Letter from the Editor

Greetings from overcast Philadelphia.Judith Currano

I am delighted to be writing to you once again as editor of the Chemical Information Bulletin, a role that I particularly enjoyed last time I held it. I think that some of the best information sources available to chemists are other chemists, and I am proud to be able to help CINF members tell others about their activities and the activities of the division at large.

This is the first time that I have edited a post-meeting issue of the CIB, and my experience differed greatly from editing a pre-meeting issue. Rather than worrying about the formatting of information from the technical program (and praying that the ACS systems used to obtain this information had supplied us with the correct room numbers, times, and session organizers), I was free to read and contemplate interesting and informative reports from many of these self-same technical sessions.
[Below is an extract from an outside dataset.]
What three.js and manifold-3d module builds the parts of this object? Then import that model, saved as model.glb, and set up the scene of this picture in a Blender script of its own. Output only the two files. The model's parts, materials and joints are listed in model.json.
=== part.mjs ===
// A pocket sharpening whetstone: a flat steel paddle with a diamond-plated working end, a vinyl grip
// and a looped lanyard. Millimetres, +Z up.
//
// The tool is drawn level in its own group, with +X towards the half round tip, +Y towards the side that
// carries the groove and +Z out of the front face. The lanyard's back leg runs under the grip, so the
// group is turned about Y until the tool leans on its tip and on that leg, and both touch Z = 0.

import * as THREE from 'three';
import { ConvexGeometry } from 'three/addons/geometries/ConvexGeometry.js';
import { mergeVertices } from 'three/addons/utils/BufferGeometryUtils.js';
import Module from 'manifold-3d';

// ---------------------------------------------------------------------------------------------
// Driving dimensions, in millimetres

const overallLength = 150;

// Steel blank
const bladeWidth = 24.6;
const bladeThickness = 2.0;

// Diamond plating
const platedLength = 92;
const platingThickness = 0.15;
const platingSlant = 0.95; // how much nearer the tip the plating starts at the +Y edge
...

I have always loved this aspect of the post-meeting CIB because ACS meetings have gotten so busy that it is impossible to attend every single talk that sounds interesting. I extend my gratitude to the many session organizers who, although they had already worked extremely hard to organize symposia on cutting-edge topics in our discipline, were still willing to expend extra time and effort to prepare reports and summaries of the happenings at their symposia.
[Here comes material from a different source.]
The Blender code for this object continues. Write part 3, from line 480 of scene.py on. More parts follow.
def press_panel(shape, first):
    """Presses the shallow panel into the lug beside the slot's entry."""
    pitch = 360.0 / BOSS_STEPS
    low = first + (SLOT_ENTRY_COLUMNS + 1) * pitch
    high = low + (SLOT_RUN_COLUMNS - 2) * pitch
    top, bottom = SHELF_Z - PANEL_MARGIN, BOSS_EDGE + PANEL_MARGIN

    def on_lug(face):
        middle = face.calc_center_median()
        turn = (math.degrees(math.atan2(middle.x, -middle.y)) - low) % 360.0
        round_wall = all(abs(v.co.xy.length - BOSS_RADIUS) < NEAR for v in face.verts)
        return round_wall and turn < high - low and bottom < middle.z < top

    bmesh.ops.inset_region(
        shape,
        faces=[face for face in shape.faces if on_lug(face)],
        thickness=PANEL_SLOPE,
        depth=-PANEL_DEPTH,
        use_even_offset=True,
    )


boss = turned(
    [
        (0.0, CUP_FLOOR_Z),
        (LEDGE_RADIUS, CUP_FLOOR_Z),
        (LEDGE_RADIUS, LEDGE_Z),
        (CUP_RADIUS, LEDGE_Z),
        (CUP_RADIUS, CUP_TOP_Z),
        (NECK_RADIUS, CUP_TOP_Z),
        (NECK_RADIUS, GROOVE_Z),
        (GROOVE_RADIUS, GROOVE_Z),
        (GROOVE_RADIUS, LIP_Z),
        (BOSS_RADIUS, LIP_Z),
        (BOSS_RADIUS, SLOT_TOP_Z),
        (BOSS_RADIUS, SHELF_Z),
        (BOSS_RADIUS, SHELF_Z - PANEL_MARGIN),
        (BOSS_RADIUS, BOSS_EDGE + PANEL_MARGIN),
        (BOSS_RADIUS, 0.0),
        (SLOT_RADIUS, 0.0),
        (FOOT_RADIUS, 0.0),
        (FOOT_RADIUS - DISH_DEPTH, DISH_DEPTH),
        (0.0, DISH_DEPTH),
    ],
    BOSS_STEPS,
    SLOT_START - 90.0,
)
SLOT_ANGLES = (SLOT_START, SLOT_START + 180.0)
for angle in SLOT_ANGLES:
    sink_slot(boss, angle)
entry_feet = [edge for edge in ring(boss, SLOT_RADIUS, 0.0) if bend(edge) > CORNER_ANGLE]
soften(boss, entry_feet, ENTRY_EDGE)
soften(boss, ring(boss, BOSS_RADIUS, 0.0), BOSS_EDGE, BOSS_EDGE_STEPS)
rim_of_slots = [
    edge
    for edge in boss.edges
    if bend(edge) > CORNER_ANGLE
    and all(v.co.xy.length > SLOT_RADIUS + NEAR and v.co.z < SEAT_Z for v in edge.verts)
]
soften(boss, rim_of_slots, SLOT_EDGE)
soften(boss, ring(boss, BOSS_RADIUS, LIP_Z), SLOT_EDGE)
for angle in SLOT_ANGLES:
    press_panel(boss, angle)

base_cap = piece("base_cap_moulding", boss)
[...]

We certainly live in an “interesting time” in the field of chemical information, and I am not sure whether this is a blessing or a curse. Many of the symposium topics centered on acquiring, using, and reusing research data in ways that are in keeping with funders’ mandates for the sharing of data and publications. These topics reflect the establishment and growth of many new avenues for chemical information research and practice. The danger, as always, lies in the fact that many of us must simultaneously maintain traditional services and research practices while expanding into new areas. It is the job of our community to meld the old with the new, developing systems and workflows that will merge the traditional with the innovative. Based on the six symposium reports encapsulated in this issue, we are definitely up to the challenge!

In addition to the symposium reports, I am pleased to present two feature articles: an interview with Stuart Chalk by Svetlana Korolev and a retrospective on the SPARC Organic Letters experiment by David Shobe. Both are extremely interesting reading, and I hope you will find them inspiring and thought-provoking, respectively. While you are reading, be sure to take note of the activities of our committees and our sponsors, and, if you have a hankering for more reading in our discipline, check out the book reviews so thoughtfully provided by Bob Buntrock.

Before concluding, I must apologize for the tardiness of this issue, which came due at the busiest time of the semester, and acknowledge the support and assistance of the many people who worked on short notice to make it as interesting and error-free as possible! My heartfelt thanks go to the production team, Stuart Chalk, Bonnie Lawlor, David Shobe, and Wendy Warr for the hours that they put in copyediting and preparing the digital version of the CIB, which would not exist without their efforts.

Although we do live in “interesting times,” I, for one, would definitely be bored if it were otherwise!